For lenders, this approach aims to ensure that capital is not only available but also aligned with measurable improvements in the environmental and social profile of the borrower. For FS, it provides a clear framework to link funding costs with progress on decarbonisation, efficiency and broader corporate responsibility goals set out in its business plan.
The decision to enlarge, rather than merely renew, an existing sustainability-linked line suggests that the group and its banking partners view these targets as sufficiently robust to support a higher volume of ESG-tied liquidity. It also indicates growing comfort in the market with tying core corporate facilities, not just niche instruments, to sustainability performance.

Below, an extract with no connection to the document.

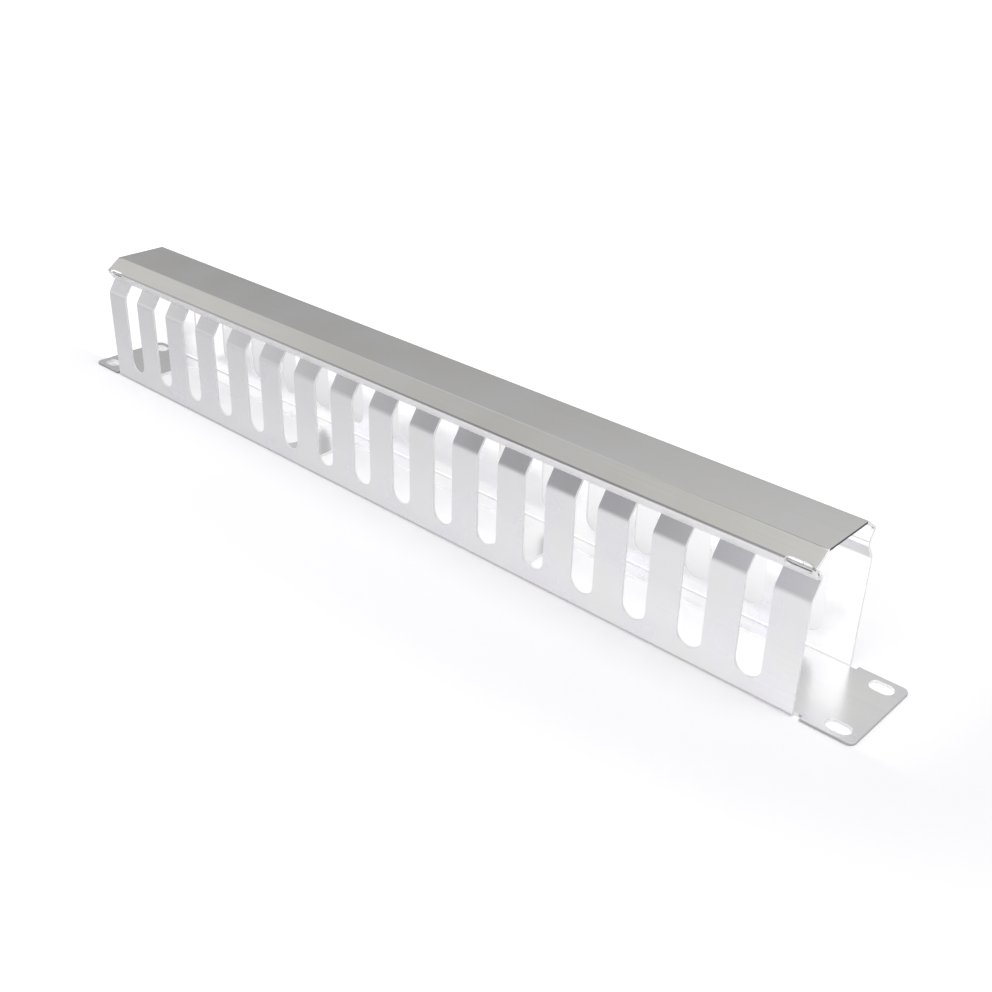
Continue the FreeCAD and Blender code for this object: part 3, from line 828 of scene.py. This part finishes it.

Banking pool stays intact as flexibility is reinforced
According to company statements and market coverage, the pool of lenders behind the facility remains unchanged despite the higher amount. Participating institutions include major Italian and international banks, among them BNP Paribas, BPER, CaixaBank, Cassa Depositi e Prestiti, Crédit Agricole CIB, Crédit Agricole Italia, ING, Intesa Sanpaolo and UniCredit.
Keeping the same syndicate while raising the total commitment is being interpreted by market observers as a sign of confidence in FS’s credit fundamentals and in the credibility of its sustainability framework. It also allows the borrower to avoid the complexity of reshaping the lending group at a time when the emphasis is on speed and continuity of funding.
The facility is structured to support both general liquidity and the company’s longer-term investment plan. Public information highlights that FS is pursuing extensive projects in rail infrastructure, rolling stock modernisation and intermodal transport, many of which are expected to deliver emissions reductions and capacity upgrades across the Italian network.
By bolstering its revolving credit back-up, FS gains added room to manoeuvre in timing investments, managing cash flows and absorbing potential shocks in energy prices or traffic volumes. For a transport group with large, multi-year projects, this flexibility is considered a key component of financial resilience.
Implications for European sustainable transport finance
The enlargement of FS’s sustainability-linked credit line comes as rail and public transport operators across Europe compete for capital to modernise infrastructure and meet climate targets. While green bonds have traditionally dominated sustainable issuance, revolving credit facilities tied to ESG metrics are becoming an important complementary tool for corporate treasury management.
Observers note that by anchoring its main liquidity backstop in a sustainability-linked format, FS adds to a growing set of examples in which core bank facilities reflect climate and social objectives, not just niche project financing. This can help normalise sustainability-linked structures for other large infrastructure and transport borrowers seeking to align balance sheets with decarbonisation strategies.
The move also underscores the role of rail in national and European climate policy. With passenger and freight transport increasingly expected to shift from road and air to lower-emission rail corridors, operators like FS are under pressure to upgrade networks, digital systems and fleets. Access to sizeable, flexible and sustainability-linked funding is a key enabler of that transition.
For investors and policymakers monitoring the evolution of sustainable finance, the transaction illustrates how ESG-linked mechanisms are moving beyond bond markets into the backbone of corporate funding. As more issuers use margin step-ups and step-downs tied to climate and social goals, the effectiveness of these incentives in driving real-world outcomes will remain a central point of scrutiny.